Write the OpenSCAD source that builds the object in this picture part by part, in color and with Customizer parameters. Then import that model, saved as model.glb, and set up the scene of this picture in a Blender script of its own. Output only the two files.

================

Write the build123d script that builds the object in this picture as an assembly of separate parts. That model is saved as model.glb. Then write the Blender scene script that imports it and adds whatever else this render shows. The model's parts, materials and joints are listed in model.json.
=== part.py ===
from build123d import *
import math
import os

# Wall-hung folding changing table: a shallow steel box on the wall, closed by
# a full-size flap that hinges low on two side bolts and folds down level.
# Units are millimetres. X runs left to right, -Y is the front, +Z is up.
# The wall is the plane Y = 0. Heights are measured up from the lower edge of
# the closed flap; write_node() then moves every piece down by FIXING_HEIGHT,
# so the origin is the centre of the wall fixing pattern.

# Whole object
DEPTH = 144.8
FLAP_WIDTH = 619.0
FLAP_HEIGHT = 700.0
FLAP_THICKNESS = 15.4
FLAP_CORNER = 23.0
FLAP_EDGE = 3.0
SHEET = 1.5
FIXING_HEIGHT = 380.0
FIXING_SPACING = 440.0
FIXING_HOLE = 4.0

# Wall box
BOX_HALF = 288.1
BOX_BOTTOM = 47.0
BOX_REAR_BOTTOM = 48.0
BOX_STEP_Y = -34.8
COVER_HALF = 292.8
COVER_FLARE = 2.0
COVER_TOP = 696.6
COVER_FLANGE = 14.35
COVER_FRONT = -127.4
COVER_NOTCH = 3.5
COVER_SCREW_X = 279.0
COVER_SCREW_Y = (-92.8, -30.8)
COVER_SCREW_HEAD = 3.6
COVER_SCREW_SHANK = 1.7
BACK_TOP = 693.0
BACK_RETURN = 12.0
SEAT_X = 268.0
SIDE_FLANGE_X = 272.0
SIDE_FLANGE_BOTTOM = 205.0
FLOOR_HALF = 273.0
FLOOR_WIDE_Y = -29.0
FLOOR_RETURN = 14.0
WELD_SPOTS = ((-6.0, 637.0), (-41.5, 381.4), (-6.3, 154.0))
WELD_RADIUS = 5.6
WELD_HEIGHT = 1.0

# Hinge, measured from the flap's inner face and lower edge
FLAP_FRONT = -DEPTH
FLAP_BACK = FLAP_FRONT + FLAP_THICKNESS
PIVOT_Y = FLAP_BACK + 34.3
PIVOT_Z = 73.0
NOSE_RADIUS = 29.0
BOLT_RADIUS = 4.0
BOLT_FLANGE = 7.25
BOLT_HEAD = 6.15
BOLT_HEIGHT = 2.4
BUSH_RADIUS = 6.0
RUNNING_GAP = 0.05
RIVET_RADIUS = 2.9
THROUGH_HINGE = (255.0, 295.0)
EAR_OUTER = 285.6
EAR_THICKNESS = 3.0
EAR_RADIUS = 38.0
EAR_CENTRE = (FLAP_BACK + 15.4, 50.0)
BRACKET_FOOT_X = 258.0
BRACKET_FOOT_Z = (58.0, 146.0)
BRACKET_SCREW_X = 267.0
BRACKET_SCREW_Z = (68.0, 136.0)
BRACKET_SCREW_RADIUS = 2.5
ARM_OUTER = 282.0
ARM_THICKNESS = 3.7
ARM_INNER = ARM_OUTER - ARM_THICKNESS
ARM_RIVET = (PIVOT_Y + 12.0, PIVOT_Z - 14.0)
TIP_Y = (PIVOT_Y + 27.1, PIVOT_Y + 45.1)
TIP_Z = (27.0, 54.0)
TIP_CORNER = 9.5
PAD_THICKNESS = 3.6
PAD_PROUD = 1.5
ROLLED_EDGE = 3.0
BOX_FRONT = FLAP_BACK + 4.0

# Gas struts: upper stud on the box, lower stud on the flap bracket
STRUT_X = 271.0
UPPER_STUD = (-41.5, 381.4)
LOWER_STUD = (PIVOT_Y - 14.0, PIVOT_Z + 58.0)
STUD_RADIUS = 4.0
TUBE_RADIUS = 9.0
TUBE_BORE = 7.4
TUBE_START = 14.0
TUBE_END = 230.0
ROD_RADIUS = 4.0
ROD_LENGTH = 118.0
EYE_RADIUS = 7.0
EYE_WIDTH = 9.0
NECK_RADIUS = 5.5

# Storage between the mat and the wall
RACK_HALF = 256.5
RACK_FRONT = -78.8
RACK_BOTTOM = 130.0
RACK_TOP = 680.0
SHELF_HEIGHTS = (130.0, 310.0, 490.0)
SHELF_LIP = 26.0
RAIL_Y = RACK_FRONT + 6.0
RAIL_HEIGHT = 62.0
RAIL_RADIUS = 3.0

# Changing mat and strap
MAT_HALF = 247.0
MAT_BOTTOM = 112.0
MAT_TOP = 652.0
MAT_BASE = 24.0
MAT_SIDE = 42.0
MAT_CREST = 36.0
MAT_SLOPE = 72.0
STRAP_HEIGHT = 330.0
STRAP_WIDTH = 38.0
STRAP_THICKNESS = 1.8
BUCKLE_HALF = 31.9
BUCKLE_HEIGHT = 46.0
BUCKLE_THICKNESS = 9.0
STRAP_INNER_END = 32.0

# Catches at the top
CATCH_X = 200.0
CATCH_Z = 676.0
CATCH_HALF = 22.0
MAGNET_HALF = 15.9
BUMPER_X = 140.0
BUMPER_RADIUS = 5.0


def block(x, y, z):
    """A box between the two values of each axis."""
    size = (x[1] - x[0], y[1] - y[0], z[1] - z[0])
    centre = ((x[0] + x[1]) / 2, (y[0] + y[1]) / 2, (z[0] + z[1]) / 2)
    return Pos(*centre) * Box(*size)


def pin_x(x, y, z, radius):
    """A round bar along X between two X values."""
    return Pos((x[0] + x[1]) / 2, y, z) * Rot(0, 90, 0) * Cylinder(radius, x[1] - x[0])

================

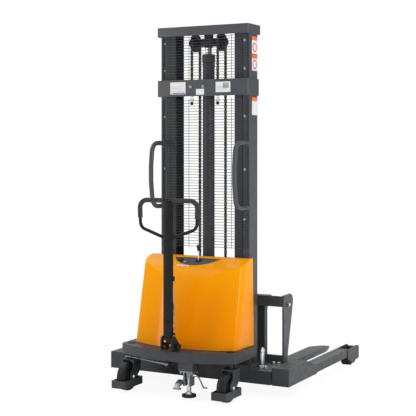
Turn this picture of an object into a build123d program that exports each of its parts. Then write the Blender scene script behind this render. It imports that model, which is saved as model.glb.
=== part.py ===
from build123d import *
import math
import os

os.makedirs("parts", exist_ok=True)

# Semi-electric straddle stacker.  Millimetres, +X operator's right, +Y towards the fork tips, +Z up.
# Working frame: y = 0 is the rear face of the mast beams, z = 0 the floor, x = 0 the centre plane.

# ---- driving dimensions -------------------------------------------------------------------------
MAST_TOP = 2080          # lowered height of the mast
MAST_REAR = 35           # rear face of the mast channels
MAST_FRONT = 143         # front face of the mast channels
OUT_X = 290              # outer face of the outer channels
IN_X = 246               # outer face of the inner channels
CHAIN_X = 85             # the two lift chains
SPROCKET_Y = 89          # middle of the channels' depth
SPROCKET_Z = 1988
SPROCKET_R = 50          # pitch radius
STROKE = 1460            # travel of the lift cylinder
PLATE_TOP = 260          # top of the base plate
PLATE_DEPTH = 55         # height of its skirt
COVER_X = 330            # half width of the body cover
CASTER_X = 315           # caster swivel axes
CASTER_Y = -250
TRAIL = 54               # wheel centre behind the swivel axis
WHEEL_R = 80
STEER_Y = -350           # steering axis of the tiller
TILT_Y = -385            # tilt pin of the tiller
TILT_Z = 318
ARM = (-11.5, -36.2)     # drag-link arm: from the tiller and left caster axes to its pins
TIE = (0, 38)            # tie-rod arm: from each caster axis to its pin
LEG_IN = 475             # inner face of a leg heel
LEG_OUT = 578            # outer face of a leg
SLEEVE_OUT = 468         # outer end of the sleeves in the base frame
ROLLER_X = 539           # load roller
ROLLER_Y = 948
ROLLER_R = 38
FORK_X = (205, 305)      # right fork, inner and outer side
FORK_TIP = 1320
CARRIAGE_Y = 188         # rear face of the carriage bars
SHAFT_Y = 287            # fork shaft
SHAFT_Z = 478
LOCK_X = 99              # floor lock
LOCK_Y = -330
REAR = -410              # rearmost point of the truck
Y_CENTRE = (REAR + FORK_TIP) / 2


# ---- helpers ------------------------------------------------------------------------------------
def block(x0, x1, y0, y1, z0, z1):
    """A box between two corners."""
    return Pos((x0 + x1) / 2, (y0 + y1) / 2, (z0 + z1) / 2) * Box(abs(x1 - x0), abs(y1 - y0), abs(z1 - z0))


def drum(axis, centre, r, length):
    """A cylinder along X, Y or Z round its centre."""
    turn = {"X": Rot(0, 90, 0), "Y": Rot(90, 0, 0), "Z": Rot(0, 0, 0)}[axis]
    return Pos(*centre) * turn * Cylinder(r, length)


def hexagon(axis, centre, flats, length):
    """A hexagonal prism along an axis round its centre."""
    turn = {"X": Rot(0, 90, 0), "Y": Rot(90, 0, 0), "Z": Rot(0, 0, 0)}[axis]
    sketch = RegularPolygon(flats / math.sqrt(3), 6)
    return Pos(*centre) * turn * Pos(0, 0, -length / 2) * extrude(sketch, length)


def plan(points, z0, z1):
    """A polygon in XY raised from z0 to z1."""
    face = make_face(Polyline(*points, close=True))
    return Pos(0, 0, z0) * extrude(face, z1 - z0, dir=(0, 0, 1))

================

**Written exercise:**
Taking the lines above, repeat exactly those from the line that contains "Turn this picture" through the line that contains "# Working frame: y", and both of those lines as well. Include nothing else.

**Answer in full:**
Turn this picture of an object into a build123d program that exports each of its parts. Then write the Blender scene script behind this render. It imports that model, which is saved as model.glb.
=== part.py ===
from build123d import *
import math
import os

os.makedirs("parts", exist_ok=True)

# Semi-electric straddle stacker.  Millimetres, +X operator's right, +Y towards the fork tips, +Z up.
# Working frame: y = 0 is the rear face of the mast beams, z = 0 the floor, x = 0 the centre plane.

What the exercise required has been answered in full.